Written instruction: Quote exactly the lines between the line containing "addOnHook('hook_gate', hookGate(), HOOK_TURN);" and the line containing "cad_parts[node].hide_render = cad_parts[node].hide_viewport", counting those two lines as part of the range. Leave the rest out.

Dataset extract:

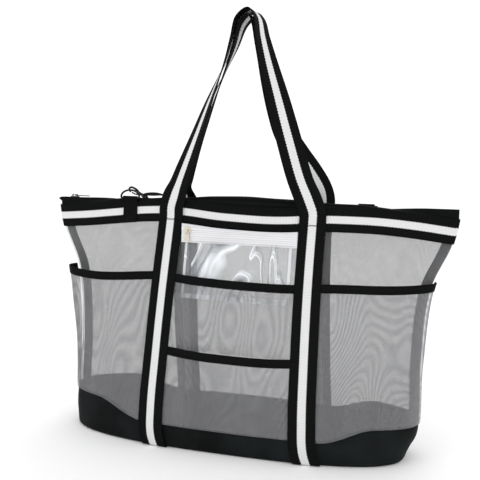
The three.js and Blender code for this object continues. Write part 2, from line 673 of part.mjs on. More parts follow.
add('front_ring_tab', ringTab(LEFT, FRONT), blackCloth);
add('back_ring_tab', ringTab(RIGHT, BACK), blackCloth);
addRing('front_ring', LEFT, FRONT, -4);
addRing('back_ring', RIGHT, BACK, 166);
addOnHook('hook_body', hookBody(), HOOK_TURN);
addOnHook('hook_gate', hookGate(), HOOK_TURN);
addOnHook('hook_eye', hookEye(), EYE_TURN);
add('hook_leash', leash(), blackCloth);

export default bag;
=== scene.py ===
# Looks of a see-through mesh beach tote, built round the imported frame.
# Lengths in the shape functions are millimetres in the frame's axes; meshes are written in metres.
import json
import math

import bpy
import numpy as np
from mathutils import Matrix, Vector


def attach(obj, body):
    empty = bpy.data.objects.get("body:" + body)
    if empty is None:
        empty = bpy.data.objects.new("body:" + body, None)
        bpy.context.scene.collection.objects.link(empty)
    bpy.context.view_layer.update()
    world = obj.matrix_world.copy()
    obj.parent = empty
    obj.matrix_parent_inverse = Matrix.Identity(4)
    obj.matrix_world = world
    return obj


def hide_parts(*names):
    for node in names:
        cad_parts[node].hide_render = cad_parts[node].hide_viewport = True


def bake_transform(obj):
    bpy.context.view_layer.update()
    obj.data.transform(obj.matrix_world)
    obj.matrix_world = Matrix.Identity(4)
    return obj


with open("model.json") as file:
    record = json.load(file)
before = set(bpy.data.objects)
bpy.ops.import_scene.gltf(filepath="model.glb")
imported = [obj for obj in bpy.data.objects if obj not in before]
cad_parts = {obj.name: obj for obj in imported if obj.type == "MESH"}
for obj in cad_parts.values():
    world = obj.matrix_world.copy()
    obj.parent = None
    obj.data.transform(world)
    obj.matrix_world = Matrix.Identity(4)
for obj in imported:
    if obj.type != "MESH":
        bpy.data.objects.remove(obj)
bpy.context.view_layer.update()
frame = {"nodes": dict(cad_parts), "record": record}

JOINTS = {joint["name"]: joint for joint in frame["record"]["behaviour"]["joints"]}

# ---- Driving dimensions, in millimetres ----
MM = 0.001  # in metres
PI = math.pi
WEBBING = 1.9  # thickness
STRAP_WIDTH = 38.0
STRAP_X = 106.0  # a strap's middle at its stitch line
STRAP_SPLAY = 6.0  # how much further out its foot stands
STRAP_OFFSET = 2.6  # its underside, off the wall
BAND_WIDTH = 35.0
BINDING_HEIGHT = 12.4
FLOOR_GAP = 0.3
BASE_ROLL = 4.0  # radius of the base's lower edge
BASE_LEVEL = 40  # height whose outline spaces the base's columns
WALL_LEVEL = 200  # and the walls'
HINGE_HEIGHT = 337.0
HANDLE_TOP = 640.0
HANDLE_YAW = math.radians(9)
HANDLE_CROWN = -1.0  # x of the handles' highest point
POCKET_RIM = 249.0
LOWER_RIM = 145.0
PANEL_OFFSET = 1.2  # a pocket's net, off the wall at its edges
NET_LIFT = 0.4
RIM_LIFT = 2.4
POUCH_BOTTOM = 218.0
POUCH_TOP = 299.5
POUCH_HALF = 80.0
ZIP_TOP = 356.5
CLOSURE_HALF = 305.0
FRONT, BACK = -1, 1
LEFT, RIGHT = -1, 1
SIDES = ((FRONT, "front"), (BACK, "back"))


# ---- Small mathematics ----
def lerp(a, b, t):
    return a + (b - a) * t


def smooth(value, low, high):
    t = np.clip((value - low) / (high - low), 0, 1)
    return t * t * (3 - 2 * t)


def through(knots):
    """A smooth function through knots given as (position, value)."""
    at = np.array([k[0] for k in knots], float)
    value = np.array([k[1] for k in knots], float)

    def curve(x):
        x = np.clip(np.asarray(x, float), at[0], at[-1])
        i1 = np.clip(np.searchsorted(at, x, side="right"), 1, len(at) - 1)
        i0 = i1 - 1
        before = np.where(i1 >= 2, i1 - 2, i1)
        after = np.where(i1 + 1 < len(at), i1 + 1, i1 - 1)
        span = at[i1] - at[i0]
        w0 = 0.5 * span / (at[i0] - at[before])
        w1 = 0.5 * span / (at[after] - at[i1])
        p = (x - at[i0]) / span
        pp, ppp = p * p, p * p * p
        return (
            (-w0 * ppp + 2 * w0 * pp - w0 * p) * value[before]
            + ((1 + w0) * ppp + (-1.5 - 2 * w0) * pp + (w0 - 0.5) * p + 1) * value[i0]
            + ((-1 - w1) * ppp + (1.5 + w1) * pp + 0.5 * p) * value[i1]
            + (w1 * ppp - w1 * pp) * value[after]
        )

    return curve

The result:
addOnHook('hook_gate', hookGate(), HOOK_TURN);
addOnHook('hook_eye', hookEye(), EYE_TURN);
add('hook_leash', leash(), blackCloth);

export default bag;
=== scene.py ===
# Looks of a see-through mesh beach tote, built round the imported frame.
# Lengths in the shape functions are millimetres in the frame's axes; meshes are written in metres.
import json
import math

import bpy
import numpy as np
from mathutils import Matrix, Vector


def attach(obj, body):
    empty = bpy.data.objects.get("body:" + body)
    if empty is None:
        empty = bpy.data.objects.new("body:" + body, None)
        bpy.context.scene.collection.objects.link(empty)
    bpy.context.view_layer.update()
    world = obj.matrix_world.copy()
    obj.parent = empty
    obj.matrix_parent_inverse = Matrix.Identity(4)
    obj.matrix_world = world
    return obj


def hide_parts(*names):
    for node in names:
        cad_parts[node].hide_render = cad_parts[node].hide_viewport = True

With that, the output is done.